§ REQUIRED TASK:
Restate every line of the material, word for word.

§ MATERIAL PROVIDED:
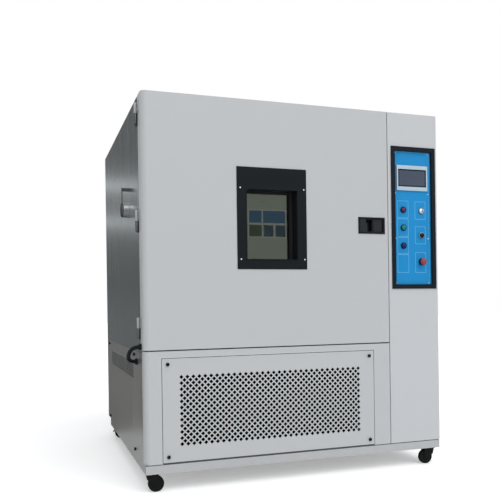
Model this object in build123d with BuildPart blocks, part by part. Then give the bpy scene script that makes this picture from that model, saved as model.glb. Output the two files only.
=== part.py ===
from build123d import *
import os

# A floor-standing environmental test chamber on four casters: an insulated test space
# behind one wide door with a window, a machine compartment below it behind a perforated
# panel, and a control column along the right side. Millimetres, +Z up, the front faces
# -Y, and the origin is on the floor under the middle of the part's box.

os.makedirs("parts", exist_ok=True)

# Overall body
BODY_W = 1570.0
BODY_D = 1480.0
BODY_TOP = 1840.0
RIDE = 85.0
BAND_H = 43.0
SHEET = 1.5
SEAM = 4.0
FIT = 0.3
RUN = 0.08
EDGE_R = 25.0
COLUMN_R = 12.0

# Door and mouth
DOOR_W = 1268.0
DOOR_T = 90.0
DOOR_BOTTOM = 652.0
SEAL_T = 8.0
SEAL_W = 22.0
SEAL_INSET = 25.0
DOOR_LINER_T = 1.5

# Test space, with the air duct behind it
ROOM_W = 1000.0
MOTOR_BAY = 71.7
ROOM_H = 1000.0
DUCT_D = 200.0
REAR_WALL = 110.0
FLOOR_WALL = 104.0
FRAME_T = 2.0
JOINT = 0.3

# Window in the door
WINDOW_X = 632.0
WINDOW_Z = 1271.0
WINDOW_PLATE_W = 360.0
WINDOW_PLATE_H = 491.0
WINDOW_W = 260.0
WINDOW_H = 338.0
WINDOW_DROP = 29.0
WINDOW_PROUD = 3.0
SLEEVE_T = 3.0
PANE_T = 6.0
PANE_DEPTH = 66.0

# Latch in the door
LATCH_X = 1174.0
LATCH_Z = 1251.0
LATCH_W = 152.0
LATCH_H = 84.0
LATCH_PROUD = 2.0
LATCH_DEPTH = 36.0
LATCH_RIM = 8.0
POCKET_W = 97.0
POCKET_DEPTH = 30.0
PADDLE_W = 54.0
PADDLE_T = 5.0
PADDLE_LIP = 5.0
PADDLE_PIN_R = 3.0
PADDLE_PIN_IN = 2.0
PADDLE_GAP = 0.5
LATCH_WALL = 4.0
STRIKER_X = 1184.0
STRIKER_R = 7.0
STRIKER_L = 20.0
STRIKER_POCKET_R = 20.0

# Door hinges
HINGE_OUT = 9.0
HINGE_BACK = 2.0
HINGE_H = 100.0
HINGE_R = 8.0
HINGE_PIN_R = 4.0
HINGE_LEAF_W = 46.0
HINGE_LEAF_T = 3.0
HINGE_PIN_L = 40.0
HINGE_MID_Z = 1254.0
HINGE_SPACING = 502.0

# Lower front
FASCIA_DEPTH = 60.0
FASCIA_TOP = 646.0
CHAMBER_BOTTOM = 640.0
VENT_X = 628.0
VENT_W = 1093.0
VENT_H = 479.0
VENT_BOTTOM = 133.0
VENT_GAP = 2.5
VENT_LEDGE = 22.0
HOLE_COLS = 22
HOLE_ROWS = 8
HOLE_SPAN_X = 914.0
HOLE_SPAN_Z = 311.0
HOLE_FIELD_Z = 369.5
HOLE_SHARE = 0.7
KNOB_R = 8.5
KNOB_H = 9.0
KNOB_BEVEL = 2.4
KNOB_INSET = 26.0
KNOB_SIDE_Y = (285.0, BODY_D - 140.0)
KNOB_SIDE_Z = (148.0, 618.0)

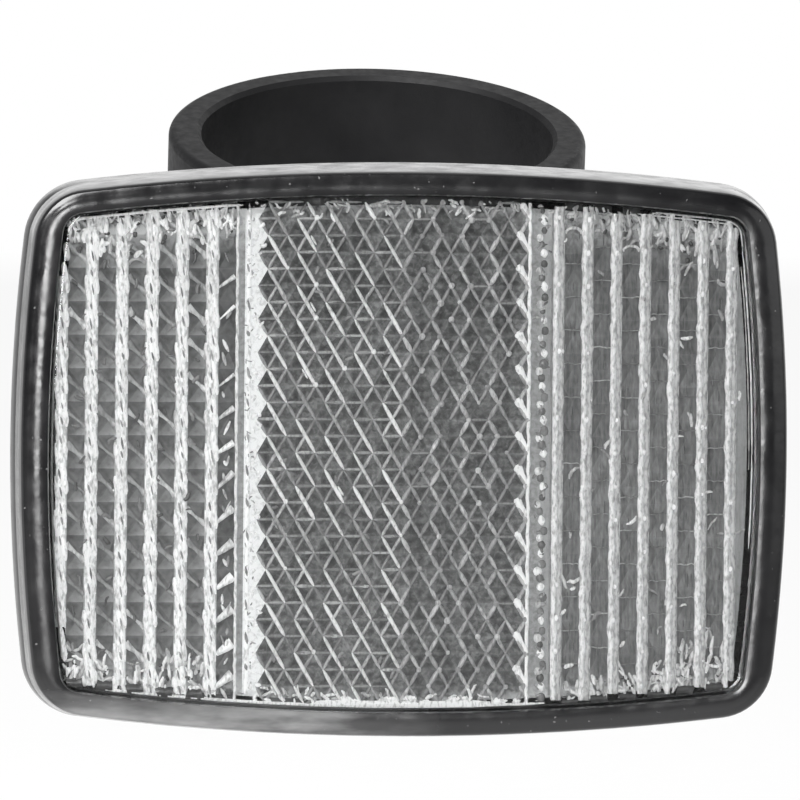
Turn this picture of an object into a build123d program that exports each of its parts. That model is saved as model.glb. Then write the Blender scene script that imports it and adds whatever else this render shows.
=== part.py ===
from build123d import *
import math
import os

# Bicycle reflector on a post clamp, in millimetres.
# Origin: centre of the clamp's bore. +Z is up in use, and the lens looks along -Y.
# The post leans back, so the top of the bore's axis tips towards the lens side.

# Clamp band
post_diameter = 32.5
post_lean_deg = 17.0
band_wall = 3.0
band_height = 12.0
band_edge_radius = 0.7

# Ears of the band, with the arm's lug between them
ear_thickness = 3.4
ear_reach = 5.75
ear_edge_radius = 0.5
nut_pocket_wall = 0.85
bore_chamfer = 0.4
lug_thickness = 6.0
lug_radius = 4.8

# Bracket arm
arm_drop = 14.5
arm_offset = 4.85
foot_radius = 8.0
foot_thickness = 4.0
foot_edge_radius = 0.6

# Housing: its front outline, how far the back is wider, and its walls
front_width = 68.8
front_height = 50.6
side_arc_radius = 165.0
top_arc_radius = 240.0
corner_radius = 5.0
flare = 0.7
housing_depth = 9.0
front_edge_radius = 0.6
back_edge_radius = 0.8
back_wall = 1.6
boss_radius = 7.0
boss_height = 2.0
boss_floor = 1.8
pocket_rim_wall = 1.4
pocket_rim_height = 1.6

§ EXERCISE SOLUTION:
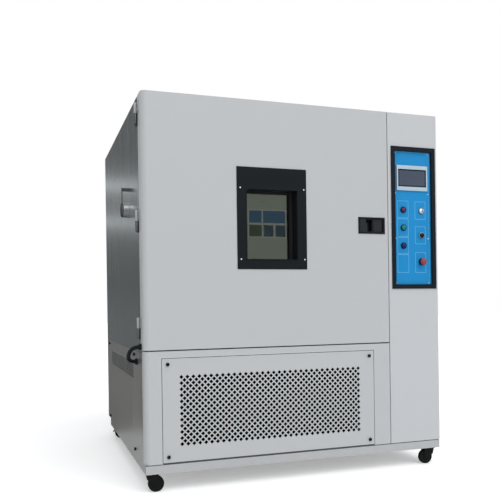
Model this object in build123d with BuildPart blocks, part by part. Then give the bpy scene script that makes this picture from that model, saved as model.glb. Output the two files only.
=== part.py ===
from build123d import *
import os

# A floor-standing environmental test chamber on four casters: an insulated test space
# behind one wide door with a window, a machine compartment below it behind a perforated
# panel, and a control column along the right side. Millimetres, +Z up, the front faces
# -Y, and the origin is on the floor under the middle of the part's box.

os.makedirs("parts", exist_ok=True)

# Overall body
BODY_W = 1570.0
BODY_D = 1480.0
BODY_TOP = 1840.0
RIDE = 85.0
BAND_H = 43.0
SHEET = 1.5
SEAM = 4.0
FIT = 0.3
RUN = 0.08
EDGE_R = 25.0
COLUMN_R = 12.0

# Door and mouth
DOOR_W = 1268.0
DOOR_T = 90.0
DOOR_BOTTOM = 652.0
SEAL_T = 8.0
SEAL_W = 22.0
SEAL_INSET = 25.0
DOOR_LINER_T = 1.5

# Test space, with the air duct behind it
ROOM_W = 1000.0
MOTOR_BAY = 71.7
ROOM_H = 1000.0
DUCT_D = 200.0
REAR_WALL = 110.0
FLOOR_WALL = 104.0
FRAME_T = 2.0
JOINT = 0.3

# Window in the door
WINDOW_X = 632.0
WINDOW_Z = 1271.0
WINDOW_PLATE_W = 360.0
WINDOW_PLATE_H = 491.0
WINDOW_W = 260.0
WINDOW_H = 338.0
WINDOW_DROP = 29.0
WINDOW_PROUD = 3.0
SLEEVE_T = 3.0
PANE_T = 6.0
PANE_DEPTH = 66.0

# Latch in the door
LATCH_X = 1174.0
LATCH_Z = 1251.0
LATCH_W = 152.0
LATCH_H = 84.0
LATCH_PROUD = 2.0
LATCH_DEPTH = 36.0
LATCH_RIM = 8.0
POCKET_W = 97.0
POCKET_DEPTH = 30.0
PADDLE_W = 54.0
PADDLE_T = 5.0
PADDLE_LIP = 5.0
PADDLE_PIN_R = 3.0
PADDLE_PIN_IN = 2.0
PADDLE_GAP = 0.5
LATCH_WALL = 4.0
STRIKER_X = 1184.0
STRIKER_R = 7.0
STRIKER_L = 20.0
STRIKER_POCKET_R = 20.0

# Door hinges
HINGE_OUT = 9.0
HINGE_BACK = 2.0
HINGE_H = 100.0
HINGE_R = 8.0
HINGE_PIN_R = 4.0
HINGE_LEAF_W = 46.0
HINGE_LEAF_T = 3.0
HINGE_PIN_L = 40.0
HINGE_MID_Z = 1254.0
HINGE_SPACING = 502.0

# Lower front
FASCIA_DEPTH = 60.0
FASCIA_TOP = 646.0
CHAMBER_BOTTOM = 640.0
VENT_X = 628.0
VENT_W = 1093.0
VENT_H = 479.0
VENT_BOTTOM = 133.0
VENT_GAP = 2.5
VENT_LEDGE = 22.0
HOLE_COLS = 22
HOLE_ROWS = 8
HOLE_SPAN_X = 914.0
HOLE_SPAN_Z = 311.0
HOLE_FIELD_Z = 369.5
HOLE_SHARE = 0.7
KNOB_R = 8.5
KNOB_H = 9.0
KNOB_BEVEL = 2.4
KNOB_INSET = 26.0
KNOB_SIDE_Y = (285.0, BODY_D - 140.0)
KNOB_SIDE_Z = (148.0, 618.0)

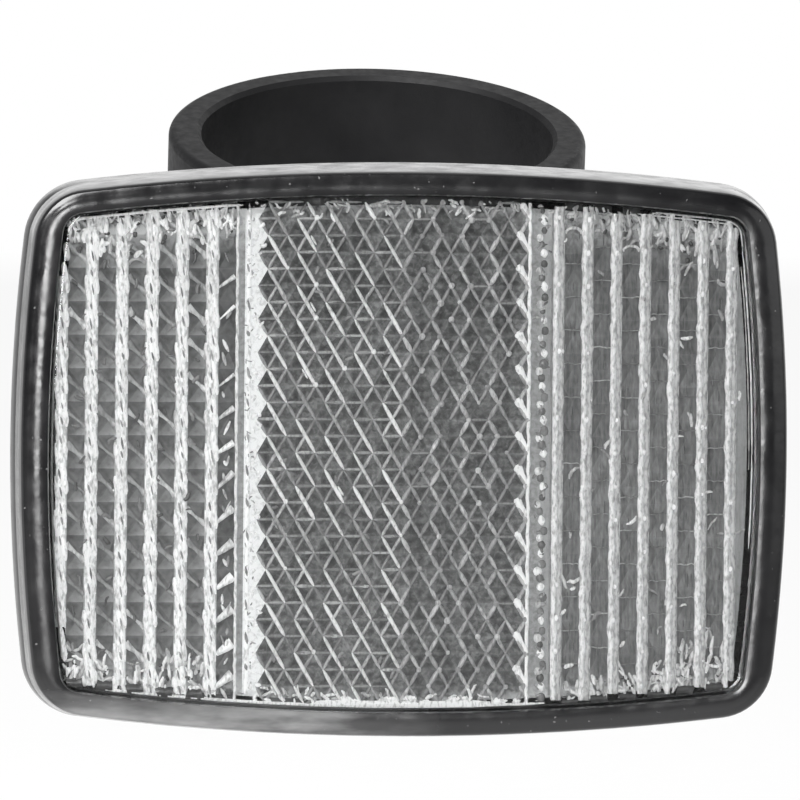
Turn this picture of an object into a build123d program that exports each of its parts. That model is saved as model.glb. Then write the Blender scene script that imports it and adds whatever else this render shows.
=== part.py ===
from build123d import *
import math
import os

# Bicycle reflector on a post clamp, in millimetres.
# Origin: centre of the clamp's bore. +Z is up in use, and the lens looks along -Y.
# The post leans back, so the top of the bore's axis tips towards the lens side.

# Clamp band
post_diameter = 32.5
post_lean_deg = 17.0
band_wall = 3.0
band_height = 12.0
band_edge_radius = 0.7

# Ears of the band, with the arm's lug between them
ear_thickness = 3.4
ear_reach = 5.75
ear_edge_radius = 0.5
nut_pocket_wall = 0.85
bore_chamfer = 0.4
lug_thickness = 6.0
lug_radius = 4.8

# Bracket arm
arm_drop = 14.5
arm_offset = 4.85
foot_radius = 8.0
foot_thickness = 4.0
foot_edge_radius = 0.6

# Housing: its front outline, how far the back is wider, and its walls
front_width = 68.8
front_height = 50.6
side_arc_radius = 165.0
top_arc_radius = 240.0
corner_radius = 5.0
flare = 0.7
housing_depth = 9.0
front_edge_radius = 0.6
back_edge_radius = 0.8
back_wall = 1.6
boss_radius = 7.0
boss_height = 2.0
boss_floor = 1.8
pocket_rim_wall = 1.4
pocket_rim_height = 1.6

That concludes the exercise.